PROBLEM TO SOLVE => Output only the lines running from the line bearing "box = solid.BoundBox" through the line bearing "and the camera.", character for character.

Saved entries

────

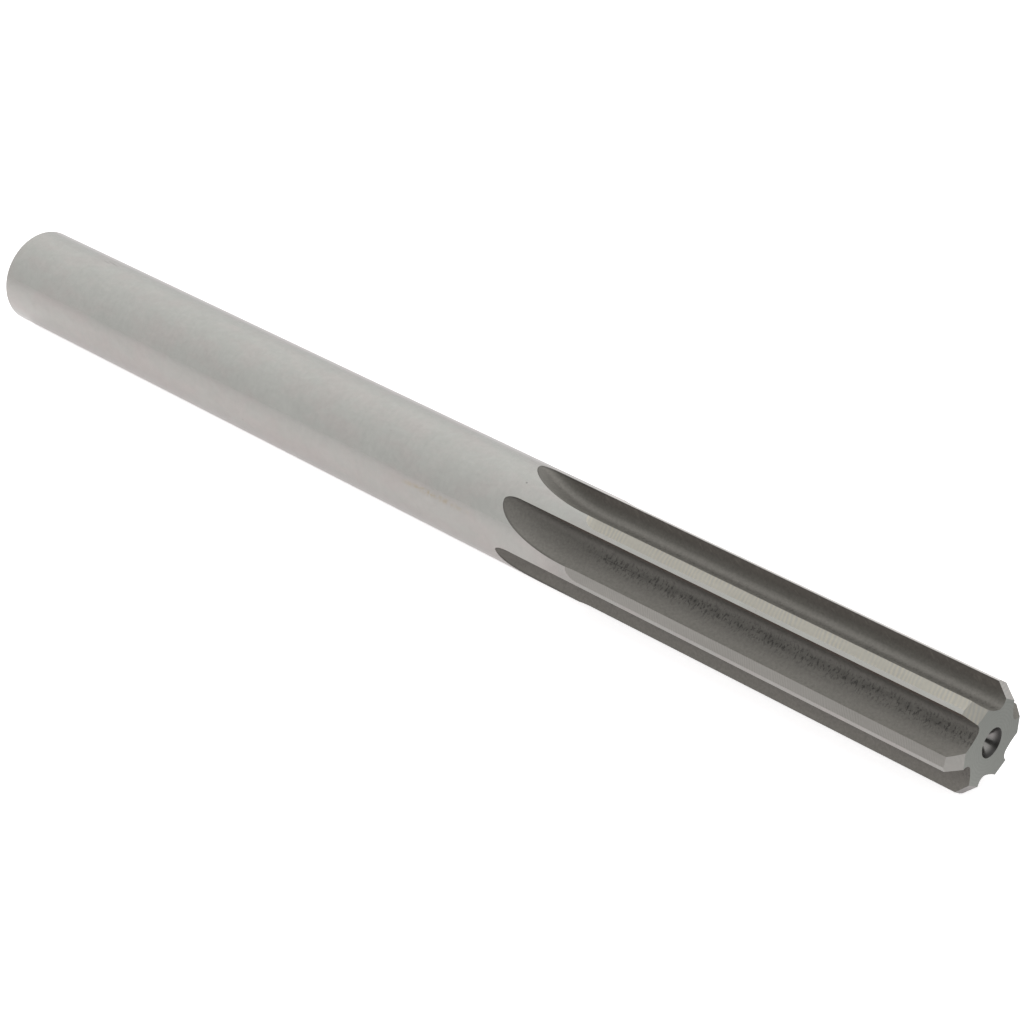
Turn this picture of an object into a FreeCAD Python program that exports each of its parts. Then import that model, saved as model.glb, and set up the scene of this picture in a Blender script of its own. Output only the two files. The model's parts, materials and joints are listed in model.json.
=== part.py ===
"""Straight-shank machine reamer, ground from one bar of tool steel. Millimetres, +Z up.

The tool's axis lies along X. The origin is the centre of the cutting end's face, +X points out
of that end, and the shank runs back along -X. The reamer is right-hand cutting: seen from the
cutting end it turns anticlockwise, and each tooth cuts with its leading, radial face.
"""

import FreeCAD
import Part
import math
import os

from FreeCAD import Vector

# --- Bar: shank and teeth are ground between centres to one nominal diameter -------------------
DIAMETER = 12.0
OVERALL_LENGTH = 147.0
SHANK_CHAMFER = 0.25            # edge break round the shank's end, at 45 degrees
CUTTING_OVERSIZE = 0.012        # on the diameter at the lead, so that the tool cuts an H7 hole
TAPER_RUN_ON = 1.2              # the teeth's back taper ends this far behind the flutes' tips

# --- Centre holes: the same 60 degree centre in both ends, for grinding between centres --------
CENTRE_MOUTH_DIAMETER = 3.3
CENTRE_PILOT_DIAMETER = 1.6
CENTRE_PILOT_DEPTH = 3.6        # from the end's face to where the drill's point begins
CENTRE_CONE_ANGLE = 60.0
CENTRE_DRILL_POINT_ANGLE = 118.0

# --- Teeth -------------------------------------------------------------------------------------
TOOTH_COUNT = 6
FIRST_EDGE_ANGLE = 8.9          # degrees about +X, from +Y towards +Z
LEAD_LENGTH = 1.3               # 45 degree lead: its length along the axis
LEAD_ANGLE = 45.0               # between the lead and the axis
LEAD_RELIEF_ANGLE = 8.5         # each lead is a flat that falls away behind its cutting edge

# --- Flute: radial rake face, root arc, then one hollow arc out to the next tooth's heel -------
FLUTE_LENGTH = 50.9             # full depth, from the cutting end to where the run-out begins
FLOOR_HEIGHT = 3.56             # lowest point of the flute, above the tool's axis
FLOOR_OFFSET = 1.2              # of that lowest point, out from the rake face
ROOT_RADIUS = 0.85              # where the rake face turns into the floor
BACK_RADIUS = 6.0               # of the hollow back
FLUTE_WHEEL_RADIUS = 22.0       # grinding wheel, whose rim leaves the flute's run-out

# --- Land: a cylindrical margin at the cutting edge, and a flat relief behind it ---------------
MARGIN_WIDTH = 0.47
RELIEF_ANGLE = 11.0             # between the flat and the tangent at the margin's back edge
RELIEF_SETBACK = 2.3            # the relief stops short of the flute's full-depth end by this
RELIEF_WHEEL_RADIUS = 15.4      # grinding wheel, whose rim leaves the relief's curved end

# --- Cutter over-travel, which leaves no mark on the tool --------------------------------------
OVERTRAVEL = 1.0

RADIUS = DIAMETER / 2
CUTTING_RADIUS = RADIUS + CUTTING_OVERSIZE / 2
LEAD_INNER_RADIUS = CUTTING_RADIUS - LEAD_LENGTH * math.tan(math.radians(LEAD_ANGLE))
FLUTE_DEPTH = RADIUS - FLOOR_HEIGHT
RUN_OUT_LENGTH = math.sqrt(FLUTE_DEPTH * (2 * FLUTE_WHEEL_RADIUS - FLUTE_DEPTH))
TAPER_LENGTH = FLUTE_LENGTH + RUN_OUT_LENGTH + TAPER_RUN_ON
RELIEF_LENGTH = FLUTE_LENGTH - RELIEF_SETBACK
SECTOR_ANGLE = 360.0 / TOOTH_COUNT
MARGIN_ANGLE = math.degrees(MARGIN_WIDTH / RADIUS)
HALF_PITCH = RADIUS * math.sin(math.radians(SECTOR_ANGLE / 2))

ORIGIN = Vector(0, 0, 0)
X_AXIS = Vector(1, 0, 0)


def polygon_wire(points):
    """Closed wire through the points, in order."""
    return Part.makePolygon(points + [points[0]])


def turned(profile):
    """Solid of revolution about the tool's axis from (x, radius) points."""
    face = Part.Face(polygon_wire([Vector(x, radius, 0) for x, radius in profile]))
    return face.revolve(ORIGIN, X_AXIS, 360)


def about_axis(shape, angle):
    """The shape turned about the tool's axis, in degrees from +Y towards +Z."""
    return shape.rotated(ORIGIN, X_AXIS, angle)


def bar():
    """Ground bar: the lead's cone, the teeth's slight back taper, the shank and its edge break."""
    return turned([
        (0, 0),
        (0, LEAD_INNER_RADIUS),
        (-LEAD_LENGTH, CUTTING_RADIUS),
        (-TAPER_LENGTH, RADIUS),
        (SHANK_CHAMFER - OVERALL_LENGTH, RADIUS),
        (-OVERALL_LENGTH, RADIUS - SHANK_CHAMFER),
        (-OVERALL_LENGTH, 0),
    ])


def centre_hole(face_x, inward):
    """Centre drill's form: a 60 degree cone, a pilot bore and the drill's point.

    face_x is the end face's place on the axis, and inward is -1 or 1 along X.
    """
    mouth = CENTRE_MOUTH_DIAMETER / 2
    pilot = CENTRE_PILOT_DIAMETER / 2
    cone_slope = math.tan(math.radians(CENTRE_CONE_ANGLE / 2))
    cone_depth = (mouth - pilot) / cone_slope
    point_depth = pilot / math.tan(math.radians(CENTRE_DRILL_POINT_ANGLE / 2))
    depths_and_radii = [
        (-OVERTRAVEL, 0),
        (-OVERTRAVEL, mouth + OVERTRAVEL * cone_slope),
        (cone_depth, pilot),
        (CENTRE_PILOT_DEPTH, pilot),
        (CENTRE_PILOT_DEPTH + point_depth, 0),
    ]
    return turned([(face_x + inward * depth, radius) for depth, radius in depths_and_radii])


def flute_section(x):
    """Face of one flute's section at x, with the tooth's rake face on the plane z = 0.

    y runs outward along the rake face and z across the flute. The root arc is tangent to the
    rake face and to the hollow back, which runs past the bar's surface.
    """
    back_centre_y = FLOOR_HEIGHT + BACK_RADIUS
    reach = BACK_RADIUS - ROOT_RADIUS
    root_centre_y = back_centre_y - math.sqrt(reach ** 2 - (FLOOR_OFFSET - ROOT_RADIUS) ** 2)
    tangent_angle = math.atan2(ROOT_RADIUS - FLOOR_OFFSET, root_centre_y - back_centre_y)

    # The back leaves the bar where its circle meets the circle of the over-travel radius.
    outer = RADIUS + OVERTRAVEL
    centre_distance = math.hypot(back_centre_y, FLOOR_OFFSET)
    cosine = (outer ** 2 - BACK_RADIUS ** 2 - centre_distance ** 2) / (
        2 * BACK_RADIUS * centre_distance
    )
    exit_angle = math.atan2(FLOOR_OFFSET, back_centre_y) + math.acos(cosine)

    def on_root(angle):
        return Vector(
            x,
            root_centre_y + ROOT_RADIUS * math.cos(angle),
            ROOT_RADIUS + ROOT_RADIUS * math.sin(angle),
        )

    def on_back(angle):
        return Vector(
            x,
            back_centre_y + BACK_RADIUS * math.cos(angle),
            FLOOR_OFFSET + BACK_RADIUS * math.sin(angle),
        )

    root_start = -math.pi / 2
    root_end = tangent_angle if tangent_angle < 0 else tangent_angle - 2 * math.pi
    rake_foot = on_root(root_start)
    tangent_point = on_root(root_end)
    back_exit = on_back(exit_angle)
    rake_top = Vector(x, outer, 0)
    corner = Vector(x, outer, back_exit.z)
    back_middle_angle = (tangent_angle % (2 * math.pi) + exit_angle) / 2
    edges = [
        Part.LineSegment(rake_top, rake_foot),
        Part.Arc(rake_foot, on_root((root_start + root_end) / 2), tangent_point),
        Part.Arc(tangent_point, on_back(back_middle_angle), back_exit),
        Part.LineSegment(back_exit, corner),
        Part.LineSegment(corner, rake_top),
    ]
    return Part.Face(Part.Wire([edge.toShape() for edge in edges]))


def wheel_cut(section, start_x, depth, wheel_centre, wheel_axis, wheel_radius):
    """What a grinding wheel of this section removes as it travels in from the cutting end.

    The wheel travels straight up to start_x, and its rim then leaves the bar on an arc.
    """
    straight = section.extrude(X_AXIS * (OVERTRAVEL - start_x))
    lift_angle = math.degrees(math.acos(1 - (depth + OVERTRAVEL) / wheel_radius))
    run_out = section.revolve(wheel_centre, wheel_axis, lift_angle)
    return straight.fuse(run_out)


def flute_cut():
    """One flute with its run-out, with its tooth's rake face on the plane z = 0."""
    wheel_centre = Vector(-FLUTE_LENGTH, FLOOR_HEIGHT + FLUTE_WHEEL_RADIUS, 0)
    return wheel_cut(
        flute_section(-FLUTE_LENGTH),
        -FLUTE_LENGTH,
        FLUTE_DEPTH,
        wheel_centre,
        Vector(0, 0, -1),
        FLUTE_WHEEL_RADIUS,
    )


def relief_cut():
    """Flat relief behind the margin of the tooth whose rake face is on the plane z = 0."""
    tilt = math.radians(RELIEF_ANGLE)
    along_flat = Vector(0, -math.sin(tilt), -math.cos(tilt))
    off_flat = Vector(0, math.cos(tilt), -math.sin(tilt))
    outward = Vector(0, 1, 0)
    margin_edge = Vector(-RELIEF_LENGTH, RADIUS, 0)
    past_heel = margin_edge + along_flat * HALF_PITCH
    section = Part.Face(polygon_wire([
        margin_edge,
        past_heel,
        past_heel + outward * (2 * OVERTRAVEL),
        margin_edge + outward * OVERTRAVEL,
    ]))
    cut = wheel_cut(
        section,
        -RELIEF_LENGTH,
        0,
        margin_edge + off_flat * RELIEF_WHEEL_RADIUS,
        along_flat,
        RELIEF_WHEEL_RADIUS,
    )
    return about_axis(cut, -MARGIN_ANGLE)


def lead_cut():
    """Flat lead of the tooth whose rake face is on the plane z = 0, relieved behind its edge."""
    lead = math.radians(LEAD_ANGLE)
    relief = math.radians(LEAD_RELIEF_ANGLE)
    along_lead = Vector(-math.cos(lead), math.sin(lead), 0)
    off_lead = Vector(math.sin(lead), math.cos(lead), 0)
    behind = Vector(0, 0, -1) * math.cos(relief) - off_lead * math.sin(relief)
    near = Vector(0, LEAD_INNER_RADIUS, 0) - along_lead * OVERTRAVEL
    far = Vector(-LEAD_LENGTH, CUTTING_RADIUS, 0) + along_lead * OVERTRAVEL
    outer_corner = Vector(near.x, far.y, 0)
    section = Part.Face(polygon_wire([near, far, outer_corner]))
    return section.extrude(behind * HALF_PITCH)


def reamer():
    """The whole tool, with every tooth alike and evenly spaced."""
    body = bar()
    body = body.cut(centre_hole(0, -1))
    body = body.cut(centre_hole(-OVERALL_LENGTH, 1))
    for tooth in range(TOOTH_COUNT):
        angle = FIRST_EDGE_ANGLE + tooth * SECTOR_ANGLE
        for cutter in (flute_cut(), relief_cut(), lead_cut()):
            body = body.cut(about_axis(cutter, angle))
    return body.removeSplitter()


def main():
    """Writes the reamer's STEP file and prints its measures."""
    os.makedirs("parts", exist_ok=True)
    solid = reamer()
    solid.exportStep("parts/reamer.step")
    box = solid.BoundBox
    print(
        f"reamer: valid {solid.isValid()}, solids {len(solid.Solids)}, faces {len(solid.Faces)}, "
        f"volume {solid.Volume:.1f} mm3, x {box.XMin:.3f} to {box.XMax:.3f}"
    )


main()
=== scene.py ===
"""Looks of a straight-shank machine reamer: its ground skin, its finishes, the stage and the camera.

Lengths are in millimetres until a mesh is made. The tool's axis is the X axis, the cutting end's
face lies at x = 0, and a station is the distance back from that face along -X. Angles turn about
+X from +Y towards +Z. In a tooth's own frame, its rake face lies on the plane z = 0 and y runs
outward along it.
"""

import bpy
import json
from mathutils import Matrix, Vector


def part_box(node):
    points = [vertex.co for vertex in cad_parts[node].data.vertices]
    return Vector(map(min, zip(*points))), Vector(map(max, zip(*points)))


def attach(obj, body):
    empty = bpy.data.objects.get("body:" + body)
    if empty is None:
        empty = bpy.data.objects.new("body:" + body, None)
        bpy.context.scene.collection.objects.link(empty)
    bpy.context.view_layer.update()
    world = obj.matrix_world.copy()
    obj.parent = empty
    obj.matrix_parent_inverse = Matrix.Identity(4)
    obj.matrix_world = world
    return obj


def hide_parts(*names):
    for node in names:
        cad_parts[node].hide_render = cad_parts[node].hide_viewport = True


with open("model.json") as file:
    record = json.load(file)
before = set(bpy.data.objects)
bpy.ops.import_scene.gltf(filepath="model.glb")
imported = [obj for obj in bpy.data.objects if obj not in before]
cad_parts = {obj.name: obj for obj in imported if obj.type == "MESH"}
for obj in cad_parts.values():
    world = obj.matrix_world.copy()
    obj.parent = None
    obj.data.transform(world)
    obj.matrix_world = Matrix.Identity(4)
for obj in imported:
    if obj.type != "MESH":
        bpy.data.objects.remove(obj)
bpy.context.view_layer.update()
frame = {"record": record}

import json
import logging
import math
from dataclasses import dataclass
from enum import Enum

import bpy
import numpy as np
from mathutils import Vector

log = logging.getLogger("reamer")

MM = 0.001
MICROMETRE = 1e-6
WELD_GRID = 1e-5        # points of neighbouring patches that agree to this are one point
OUTLINE_STEPS = 20000   # how finely a flute's outline is tabled
RAMP_SLOTS = 8          # equal slots of the ramp that gives each tooth its own level


# --- Grid surfaces -----------------------------------------------------------------------------


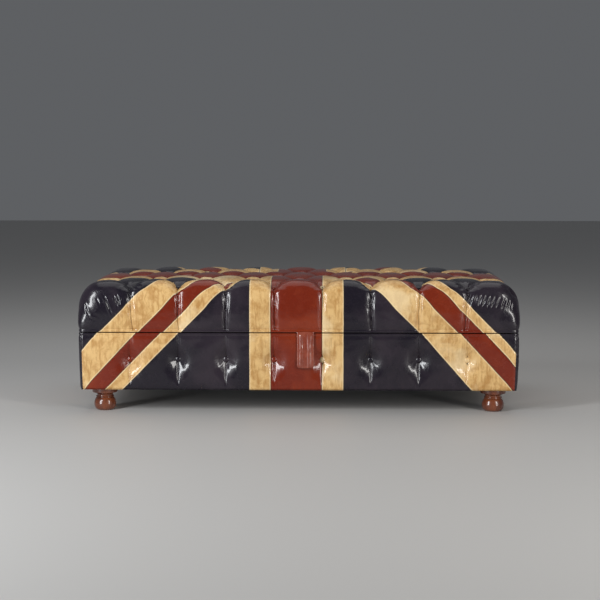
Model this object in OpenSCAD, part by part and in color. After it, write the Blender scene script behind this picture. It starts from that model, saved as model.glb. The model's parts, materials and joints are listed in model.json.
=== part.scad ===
// Storage ottoman: a tufted leather lid hinged on an upholstered box with bun feet.
// Origin: middle of the footprint, on the floor. +X runs along the length, the front faces -Y, +Z is up.

/* [Overall] */
// Length over the leather
length = 1500; // [1460:5:1540]
// Depth over the leather
depth = 620; // [600:5:640]
// Height to the crown of the lid
height = 450; // [440:5:460]
// Height of the bun feet, up to the underside of the box
foot_h = 81; // [78:1:84]
// Height of the top edge of the box
rim_z = 273; // [265:1:280]
// Gap between box and lid, which the hinge leaves fill
lid_gap = 3; // [3:0.5:4]

/* [Upholstery] */
// Thickness of the leather
leather_t = 3; // [2:0.5:4]
// Thickness of the side padding
pad_t = 24; // [20:1:28]
// Radius of the vertical corners
corner_r = 12; // [8:1:16]
// Radius of the roll along the front and back of the lid
front_roll = 60; // [50:1:70]
// Radius of the roll over the ends of the lid
end_roll = 85; // [70:1:90]
// Spacing of the buttons along the length
tuft_x = 164; // [160:1:166]
// Spacing of the button rows across the lid
tuft_y = 132.5; // [128:0.5:134]
// Radius of a covered button
button_r = 11; // [9:0.5:13]
// Depth of a button below the leather
button_sink = 20; // [16:1:22]

/* [Flag pattern] */
// Half width of the red cross
cross_red = 87; // [80:1:95]
// Half width of the cross with its cream border
cross_cream = 160; // [150:1:170]
// Width of the red diagonal, measured along the length
band_red = 82; // [75:1:95]
// Width of the narrow cream diagonal, measured along the length
band_narrow = 54; // [40:1:60]
// Width of the broad cream diagonal, measured along the length
band_broad = 134; // [120:1:140]

/* [Frame] */
// Thickness of the box and rail boards
board_t = 18; // [16:1:20]
// Thickness of the bottom board
bottom_t = 12; // [10:1:14]
// Height of the corner blocks and braces
block_h = 30; // [28:1:34]
// Thickness of the lid deck
deck_t = 15; // [12:1:18]
// Thickness of the lining
lining_t = 3; // [2:0.5:3]

/* [Feet] */
// Distance of each foot's centre from the middle, along the length
foot_x = 668; // [655:1:675]
// Distance of each foot's centre from the middle, across the depth
foot_y = 250; // [240:1:255]
// Radius of the bun
bun_r = 37.5; // [34:0.5:40]
// Radius of the top flange
flange_r = 43.5; // [40:0.5:44]

/* [Hardware] */
// Radius of the hinge knuckles
knuckle_r = 4; // [4:0.5:4.5]
// Radius of the hinge pins
hinge_pin_r = 1.8; // [1.6:0.1:2]
// Running clearance round the pins and studs
run = 0.05; // [0.03:0.01:0.08]
// Radius of the gas strut tube
tube_r = 7.5; // [7:0.5:8]
// Radius of the gas strut rod
rod_r = 4; // [3.5:0.5:4]
// Width of the pull tab
tab_w = 59; // [50:1:65]
// Length of the pull tab below its fold
tab_l = 121; // [110:1:130]

/* [Hidden] */
$fn = 48;
eps = 0.01;
base_bottom = foot_h - leather_t;
lid_bottom = rim_z + lid_gap;
// Half sizes of the box, from the leather inwards
out_x = length / 2;
out_y = depth / 2;
pad_x = out_x - leather_t;
pad_y = out_y - leather_t;
board_x = pad_x - pad_t;
board_y = pad_y - pad_t;
in_x = board_x - board_t;
in_y = board_y - board_t;
clear_x = in_x - lining_t;
clear_y = in_y - lining_t;
board_top = rim_z - leather_t;
floor_z = foot_h + block_h + bottom_t;
block_w = 90;
rail_bottom = lid_bottom + leather_t;
deck_z = 350;
well_r = button_r + 1.5;
button_h = 8;
well_floor = height - button_sink - button_h / 2;
tie_r = 1.5;
tie_gap = 0.1;
row_long = [for (i = [-3.5:1:3.5]) i * tuft_x];
row_short = [for (i = [-4:1:4]) i * tuft_x];
lid_tufts = concat(
    [for (j = [-2, 0, 2], x = row_long) [x, j * tuft_y]],
    [for (j = [-1, 1], x = row_short) [x, j * tuft_y]]
);
base_button_z = 180;
end_tufts = [-tuft_y, tuft_y];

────

IN RESPONSE =>
    box = solid.BoundBox
    print(
        f"reamer: valid {solid.isValid()}, solids {len(solid.Solids)}, faces {len(solid.Faces)}, "
        f"volume {solid.Volume:.1f} mm3, x {box.XMin:.3f} to {box.XMax:.3f}"
    )


main()
=== scene.py ===
"""Looks of a straight-shank machine reamer: its ground skin, its finishes, the stage and the camera.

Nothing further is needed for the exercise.